Idrus Abdulahi

Personal information
- Full name: Idrus Shaban Abdulahi
- Date of birth: 22 September 2003 (age 22)
- Place of birth: Ethiopia
- Height: 1.74 m (5 ft 8+1⁄2 in)
- Position: Midfielder

Youth career
- Brunswick City
- Melbourne City

Senior career*
- Years: Team / Apps / (Gls)
- 2018–2021: Melbourne City NPL / 18 / (0)
- 2018–2021: Melbourne City / 2 / (0)

International career^{‡}
- 2019: Australia U17 / 6 / (0)

= Idrus Abdulahi =

Soccer player

Idrus Shaban Abdulahi (born 22 September 2003) is a professional soccer player who last played as a midfielder for A-League Men club Melbourne City. Born in Ethiopia, he represented Australia at youth level.

==Early life==
Born in Ethiopia among seven siblings, Abdulahi's family settled as refugees in Melbourne, Australia in 2010. He joined his first football club with Brunswick City in their under-10s, where he would stay for two years before being signed by Melbourne City Youth. Abdulahi attended Maribyrnong College during his high school years and continued training at Brunswick despite being under contract with Melbourne City.

==Club career==
=== Melbourne City ===
After sitting on the bench for most of the 2018–19 season with Melbourne City, Abdulahi made his debut at Melbourne Rectangular Stadium on 26 April 2019 in a 5–0 rout of Central Coast Mariners, replacing Dario Vidošić in the 81st minute.

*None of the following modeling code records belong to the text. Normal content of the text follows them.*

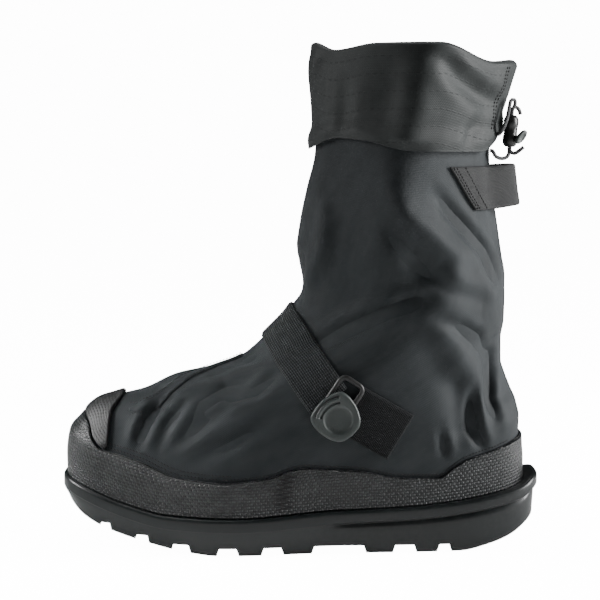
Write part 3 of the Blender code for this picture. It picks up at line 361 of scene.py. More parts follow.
# Levels above the rand over which the folds and the creases grow, and the widths over which they fade
# at the boot's middle plane
FOLD_LEVELS = 1.5
CREASE_LEVELS = 0.8
FOLD_FADE = 0.15 * BALL_WIDTH
CREASE_FADE = 0.10 * BALL_WIDTH
# A crease's ends, where it has faded out; the places, reach and swell of its two banks, in widths
CREASE_END = 0.06
LEANING_BANK = 1.5
OTHER_BANK = -1.7
OTHER_SWELL = 0.35
BANK_REACH = 2.4
# Where the toe cap starts over the rand's edge, and the least and most levels from there to its rear edge
TOE_CAP_START = 0.8 * MM
TOE_CAP_LEAST = 0.3
TOE_CAP_MOST = 4.0
# How far the straps and the vamp seam lie off the cloth, and the turn over which the closure strap
# stands off it as a loop
STRAP_LIFT = SOFT_GAP * 1.8
TAB_LIFT = SOFT_GAP * 1.5
CLOSURE_LIFT = SOFT_GAP * 1.5
VAMP_SEAM_LIFT = SOFT_GAP * 0.3
CLOSURE_LOOP_TURN = 0.052
# How far the stitches of the shaft and the cuff stand off their cloth
STITCH_RISE = 0.2 * MM


def hermite(t, span, low, high, low_slope, high_slope):
    """A cubic over one span, t from 0 to 1, between two values and their slopes."""
    return (
        (2 * t**3 - 3 * t**2 + 1) * low
        + (t**3 - 2 * t**2 + t) * span * low_slope
        + (3 * t**2 - 2 * t**3) * high
        + (t**3 - t**2) * span * high_slope
    )


def middle_slope(before, after):
    """The slope where two spans meet, 0 at a peak, so that the curve has no overshoot."""
    same_way = before * after > 0
    return np.where(same_way, 2 * before * after / np.where(same_way, before + after, 1), 0)


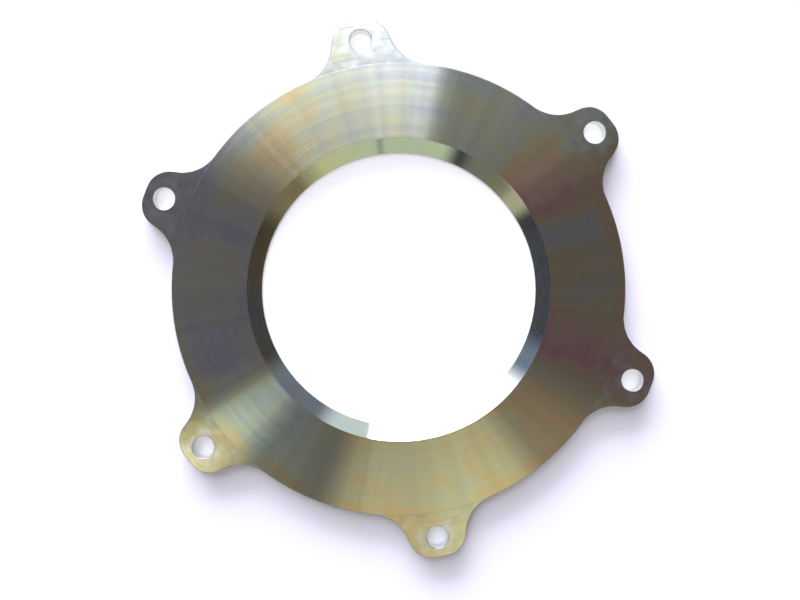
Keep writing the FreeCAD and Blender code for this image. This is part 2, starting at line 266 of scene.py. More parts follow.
def swept(path, name, points, material):
    """A surface that follows a path with one section, in one finish. A section hangs down from
    its path, so its heights are written downwards."""
    section = line_object(name, [Vector((p.x, -p.y)) for p in points])
    shape = add_node(tree, "GeometryNodeObjectInfo", {"Object": given(name, section)})
    line = add_node(tree, "GeometryNodeMeshToCurve", {"Mesh": shape.outputs["Geometry"]})
    wall = add_node(
        tree, "GeometryNodeCurveToMesh", {"Curve": path, "Profile Curve": line.outputs[0]}
    )
    return add_node(
        tree, "GeometryNodeSetMaterial", {"Geometry": wall.outputs[0], "Material": material}
    ).outputs[0]


one_ear = add_node(tree, "NodeGroupInput").outputs["Ear outline"]
ears_in_a_ring = add_node(
    tree, "GeometryNodeMergeByDistance", {"Geometry": for_each_ear(one_ear), "Distance": WELD}
).outputs[0]
rim = add_node(tree, "GeometryNodeMeshToCurve", {"Mesh": ears_in_a_ring}).outputs[0]
rim = add_node(tree, "GeometryNodeSetCurveNormal", {"Curve": rim}, mode="Z_UP").outputs[0]
rim_runs = wall_runs(-EDGE_BREAK)
rim_section = rim_runs[0] + rim_runs[1][1:] + rim_runs[2][1:]
surfaces.append(swept(rim, "rim_section", rim_section, cut_edge))

# The line along the broken edges, where the flat faces end.
rim_normal = add_node(tree, "GeometryNodeInputNormal").outputs[0]
inset = add_node(
    tree, "ShaderNodeMath", {0: given("Edge break", EDGE_BREAK), 1: -1.0}, operation="MULTIPLY"
).outputs[0]
inwards = add_node(
    tree, "ShaderNodeVectorMath", {0: rim_normal, "Scale": inset}, operation="SCALE"
).outputs[0]
rim_line = add_node(
    tree, "GeometryNodeSetPosition", {"Geometry": rim, "Offset": inwards}
).outputs[0]


# The bore and its bevel
# The bore is turned to size, and a wide bevel leads down into it, finished by a sharp tool at a
# fine feed. It is the smoothest part, so it mirrors the room low down on its far side.
BORE_RADIUS = 69 * MM
BEVEL_RADIUS = 75.5 * MM
BEVEL_DEPTH = 6.5 * MM
FACE_RADIUS = 112.5 * MM
ROUND_STEPS = 720

# The whole ring is zinc plated and then dipped in a yellow chromate. The film that this leaves
# is thinner than a wavelength of light: it looks grey where it is thinnest, and turns olive,
# gold, orange and rose as it grows. It is written from 0 to 1.
FILM_COLOURS = {
    0.0: "#bdc5be",
    0.2: "#c8d1b8",
    0.4: "#cfd2a8",
    0.6: "#d9ca92",
    0.8: "#dcc2a2",
    1.0: "#dba798",
}
FILM_PATCH_MM = 20
FILM_PATCH_SPREAD = 0.2
FILM_PATCH_NOISE = (0.25, 0.75)
# Painted reflection tint: the bevel's film round the ring, in picture degrees, is partly the film
# and partly set to the hues that the bevel mirrors there.
BEVEL_FILM_AND_PAINTED_TINT = {
    10: 0.2,
    45: 0.25,
    80: 0.2,
    100: 0.2,
    109: 0.42,
    125: 0.5,
    143: 0.5,
    160: 0.55,
    176: 0.5,
    190: 0.2,
    212: 0.2,
    235: 0.08,
    300: 0.3,
    335: 0.1,
}
FEED_MM = 0.7
BEVEL_GLOSS = (0.09, 0.12)

turned_runs = section_runs(
    [
        (EDGE_BREAK, 0),
        (0, EDGE_BREAK),
        (0, PLATE - BEVEL_DEPTH),
        (BEVEL_RADIUS - BORE_RADIUS, PLATE),
        (FACE_RADIUS - BORE_RADIUS, PLATE),
        (FACE_RADIUS - BORE_RADIUS, EAR_LEVEL),
    ]
)


def from_the_axis(nodes, place_mm):
    """How far a place is from the ring's axis, and the level direction away from it."""
    level = add_node(
        nodes, "ShaderNodeVectorMath", {0: place_mm, 1: (1, 1, 0)}, operation="MULTIPLY"
    ).outputs[0]
    radius = add_node(nodes, "ShaderNodeVectorMath", {0: level}, operation="LENGTH")
    outward = add_node(nodes, "ShaderNodeVectorMath", {0: level}, operation="NORMALIZE")
    return radius.outputs["Value"], outward.outputs[0]


def fill_ramp(ramp, stops):
    """Sets a colour ramp's stops from a table of place and linear colour."""
    places = sorted(stops)
    elements = ramp.color_ramp.elements
    elements[0].position, elements[0].color = places[0], stops[places[0]]
    elements[1].position, elements[1].color = places[-1], stops[places[-1]]
    for place in places[1:-1]:
        elements.new(place).color = stops[place]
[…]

Although he missed the record by eight days, Abdulahi became the second youngest debutant in A-League history, aged 15 years and 220 days, behind Teeboy Kamara who made his maiden appearance aged 15 years and 212 days. On 9 September, Abdulahi signed on a two-year scholarship contract with Melbourne City, finishing the season with one league appearance.

==International career==
On 2 October 2019, Abdulahi was selected in the Joeys squad for the 2019 FIFA U-17 World Cup. He played in all of the Joeys' Group B games, playing the full 90 minutes against Hungary and Nigeria as they progressed to the Knockout stage. He started in their Round of 16 clash with France on 7 November 2019, losing 4-0 and being eliminated from the competition.